* **Data**
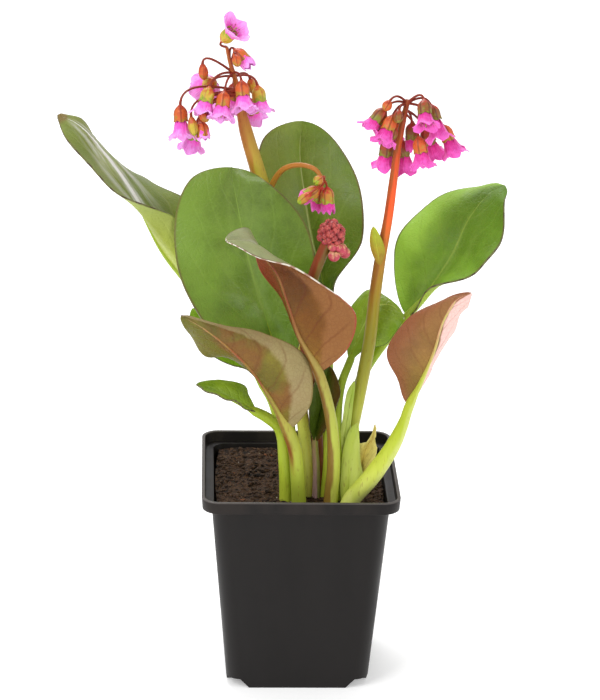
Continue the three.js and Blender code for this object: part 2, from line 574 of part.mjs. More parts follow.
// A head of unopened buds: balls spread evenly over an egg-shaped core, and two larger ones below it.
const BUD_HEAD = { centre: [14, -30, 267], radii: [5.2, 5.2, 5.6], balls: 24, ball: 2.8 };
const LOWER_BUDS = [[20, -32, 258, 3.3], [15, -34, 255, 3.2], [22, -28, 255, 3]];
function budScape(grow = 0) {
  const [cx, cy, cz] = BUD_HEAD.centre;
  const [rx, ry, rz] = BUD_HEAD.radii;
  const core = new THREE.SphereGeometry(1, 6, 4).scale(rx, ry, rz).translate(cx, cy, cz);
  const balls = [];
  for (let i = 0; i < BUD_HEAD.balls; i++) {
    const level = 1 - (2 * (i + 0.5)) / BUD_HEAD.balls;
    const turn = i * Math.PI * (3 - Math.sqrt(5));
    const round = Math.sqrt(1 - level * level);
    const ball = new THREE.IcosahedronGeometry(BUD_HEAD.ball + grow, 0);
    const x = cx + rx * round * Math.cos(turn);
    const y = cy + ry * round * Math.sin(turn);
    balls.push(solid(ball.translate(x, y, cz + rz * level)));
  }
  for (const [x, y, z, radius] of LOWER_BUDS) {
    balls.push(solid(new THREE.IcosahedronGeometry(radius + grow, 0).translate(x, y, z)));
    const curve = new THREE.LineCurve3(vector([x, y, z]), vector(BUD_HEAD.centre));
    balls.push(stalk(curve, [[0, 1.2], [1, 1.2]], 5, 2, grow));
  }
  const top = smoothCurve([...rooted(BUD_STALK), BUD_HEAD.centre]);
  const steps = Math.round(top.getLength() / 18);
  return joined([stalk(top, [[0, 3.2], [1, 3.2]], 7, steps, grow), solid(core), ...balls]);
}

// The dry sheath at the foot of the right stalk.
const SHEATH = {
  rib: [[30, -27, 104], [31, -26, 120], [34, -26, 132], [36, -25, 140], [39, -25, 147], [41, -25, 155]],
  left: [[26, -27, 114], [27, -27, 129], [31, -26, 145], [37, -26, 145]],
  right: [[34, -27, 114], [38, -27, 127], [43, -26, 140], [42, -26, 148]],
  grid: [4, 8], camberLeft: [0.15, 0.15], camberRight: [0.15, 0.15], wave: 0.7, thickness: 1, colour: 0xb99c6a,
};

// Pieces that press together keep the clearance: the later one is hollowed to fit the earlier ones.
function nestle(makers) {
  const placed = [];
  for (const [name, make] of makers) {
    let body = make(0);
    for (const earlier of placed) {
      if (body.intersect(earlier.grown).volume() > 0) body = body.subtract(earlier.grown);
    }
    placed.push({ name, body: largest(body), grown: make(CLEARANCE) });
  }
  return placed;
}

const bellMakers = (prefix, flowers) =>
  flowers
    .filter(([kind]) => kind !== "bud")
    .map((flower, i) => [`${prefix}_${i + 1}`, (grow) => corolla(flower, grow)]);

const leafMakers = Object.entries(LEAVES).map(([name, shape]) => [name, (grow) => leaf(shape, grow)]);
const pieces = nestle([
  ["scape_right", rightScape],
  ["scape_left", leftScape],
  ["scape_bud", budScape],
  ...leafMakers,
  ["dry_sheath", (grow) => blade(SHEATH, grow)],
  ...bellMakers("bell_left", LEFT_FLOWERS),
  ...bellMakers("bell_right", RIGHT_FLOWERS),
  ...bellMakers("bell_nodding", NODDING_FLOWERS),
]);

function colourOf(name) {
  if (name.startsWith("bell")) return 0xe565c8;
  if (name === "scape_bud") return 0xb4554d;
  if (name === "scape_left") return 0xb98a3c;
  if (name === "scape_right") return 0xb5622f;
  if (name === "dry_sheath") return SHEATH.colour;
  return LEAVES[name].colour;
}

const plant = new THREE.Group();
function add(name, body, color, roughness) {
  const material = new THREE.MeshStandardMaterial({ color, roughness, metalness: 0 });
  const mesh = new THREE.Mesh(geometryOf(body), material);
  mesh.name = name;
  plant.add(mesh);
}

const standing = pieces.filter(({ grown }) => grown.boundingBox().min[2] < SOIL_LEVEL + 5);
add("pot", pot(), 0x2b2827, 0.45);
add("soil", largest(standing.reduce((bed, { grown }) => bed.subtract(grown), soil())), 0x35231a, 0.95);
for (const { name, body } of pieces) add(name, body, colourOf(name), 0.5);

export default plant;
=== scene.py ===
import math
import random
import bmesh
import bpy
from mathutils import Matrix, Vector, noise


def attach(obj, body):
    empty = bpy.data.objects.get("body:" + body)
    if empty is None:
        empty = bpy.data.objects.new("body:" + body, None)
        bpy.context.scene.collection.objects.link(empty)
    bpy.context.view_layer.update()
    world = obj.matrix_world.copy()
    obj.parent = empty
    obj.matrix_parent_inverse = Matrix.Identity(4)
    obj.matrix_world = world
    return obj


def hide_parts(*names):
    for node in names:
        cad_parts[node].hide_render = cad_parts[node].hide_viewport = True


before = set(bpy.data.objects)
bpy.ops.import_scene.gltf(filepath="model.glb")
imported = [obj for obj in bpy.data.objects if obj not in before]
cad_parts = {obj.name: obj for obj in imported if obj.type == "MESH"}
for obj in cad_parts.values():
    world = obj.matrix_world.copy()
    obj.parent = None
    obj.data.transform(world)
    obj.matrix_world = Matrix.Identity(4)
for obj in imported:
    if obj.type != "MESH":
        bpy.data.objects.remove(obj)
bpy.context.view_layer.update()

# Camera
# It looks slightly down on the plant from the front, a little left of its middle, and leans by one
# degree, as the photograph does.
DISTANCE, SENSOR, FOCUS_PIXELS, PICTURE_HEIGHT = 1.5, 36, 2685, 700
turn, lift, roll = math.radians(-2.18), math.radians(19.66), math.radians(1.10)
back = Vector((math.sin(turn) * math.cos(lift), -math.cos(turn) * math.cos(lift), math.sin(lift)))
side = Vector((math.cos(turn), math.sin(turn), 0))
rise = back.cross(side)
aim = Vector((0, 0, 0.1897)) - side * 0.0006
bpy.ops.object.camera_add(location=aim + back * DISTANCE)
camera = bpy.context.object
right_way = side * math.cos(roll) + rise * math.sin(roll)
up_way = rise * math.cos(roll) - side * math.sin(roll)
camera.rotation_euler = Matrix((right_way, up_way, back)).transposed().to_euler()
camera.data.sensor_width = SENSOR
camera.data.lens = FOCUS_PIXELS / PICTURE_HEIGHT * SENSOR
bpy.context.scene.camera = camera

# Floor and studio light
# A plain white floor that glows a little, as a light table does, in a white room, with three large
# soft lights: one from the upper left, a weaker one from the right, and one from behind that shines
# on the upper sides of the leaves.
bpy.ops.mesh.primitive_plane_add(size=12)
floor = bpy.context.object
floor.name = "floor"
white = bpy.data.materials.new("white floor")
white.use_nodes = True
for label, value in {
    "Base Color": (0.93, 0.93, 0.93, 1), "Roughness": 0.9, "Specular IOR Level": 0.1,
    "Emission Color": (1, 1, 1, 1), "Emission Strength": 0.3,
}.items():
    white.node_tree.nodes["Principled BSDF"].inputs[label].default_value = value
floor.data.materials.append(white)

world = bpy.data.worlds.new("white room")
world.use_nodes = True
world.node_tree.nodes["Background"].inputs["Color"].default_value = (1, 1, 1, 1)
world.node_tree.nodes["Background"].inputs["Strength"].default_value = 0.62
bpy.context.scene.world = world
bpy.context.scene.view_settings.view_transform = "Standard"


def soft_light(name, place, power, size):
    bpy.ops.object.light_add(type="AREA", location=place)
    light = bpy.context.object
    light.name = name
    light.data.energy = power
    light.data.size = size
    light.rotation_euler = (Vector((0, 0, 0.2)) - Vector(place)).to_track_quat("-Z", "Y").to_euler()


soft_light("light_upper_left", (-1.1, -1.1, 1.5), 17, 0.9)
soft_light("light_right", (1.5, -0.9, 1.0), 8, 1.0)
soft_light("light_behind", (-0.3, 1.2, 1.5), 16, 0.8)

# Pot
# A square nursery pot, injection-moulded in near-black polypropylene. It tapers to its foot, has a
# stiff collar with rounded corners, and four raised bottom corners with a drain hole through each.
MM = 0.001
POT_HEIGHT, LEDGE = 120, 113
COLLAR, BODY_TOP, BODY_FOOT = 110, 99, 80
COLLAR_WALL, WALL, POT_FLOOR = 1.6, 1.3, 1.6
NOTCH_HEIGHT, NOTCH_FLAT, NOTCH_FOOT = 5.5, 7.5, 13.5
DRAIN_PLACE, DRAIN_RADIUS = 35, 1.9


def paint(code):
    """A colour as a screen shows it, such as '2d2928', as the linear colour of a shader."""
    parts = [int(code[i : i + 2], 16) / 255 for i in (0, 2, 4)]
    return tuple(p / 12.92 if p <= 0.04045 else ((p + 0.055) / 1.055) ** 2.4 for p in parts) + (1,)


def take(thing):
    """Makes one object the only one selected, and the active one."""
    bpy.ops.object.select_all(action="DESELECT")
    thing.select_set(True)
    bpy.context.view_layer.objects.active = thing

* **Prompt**
Start at the line with "obj.data.transform(world)", stop at the line with "bpy.context.scene.camera = camera", and return every line in that stretch exactly, those two included.

* **Answer to this problem**
    obj.data.transform(world)
    obj.matrix_world = Matrix.Identity(4)
for obj in imported:
    if obj.type != "MESH":
        bpy.data.objects.remove(obj)
bpy.context.view_layer.update()

# Camera
# It looks slightly down on the plant from the front, a little left of its middle, and leans by one
# degree, as the photograph does.
DISTANCE, SENSOR, FOCUS_PIXELS, PICTURE_HEIGHT = 1.5, 36, 2685, 700
turn, lift, roll = math.radians(-2.18), math.radians(19.66), math.radians(1.10)
back = Vector((math.sin(turn) * math.cos(lift), -math.cos(turn) * math.cos(lift), math.sin(lift)))
side = Vector((math.cos(turn), math.sin(turn), 0))
rise = back.cross(side)
aim = Vector((0, 0, 0.1897)) - side * 0.0006
bpy.ops.object.camera_add(location=aim + back * DISTANCE)
camera = bpy.context.object
right_way = side * math.cos(roll) + rise * math.sin(roll)
up_way = rise * math.cos(roll) - side * math.sin(roll)
camera.rotation_euler = Matrix((right_way, up_way, back)).transposed().to_euler()
camera.data.sensor_width = SENSOR
camera.data.lens = FOCUS_PIXELS / PICTURE_HEIGHT * SENSOR
bpy.context.scene.camera = camera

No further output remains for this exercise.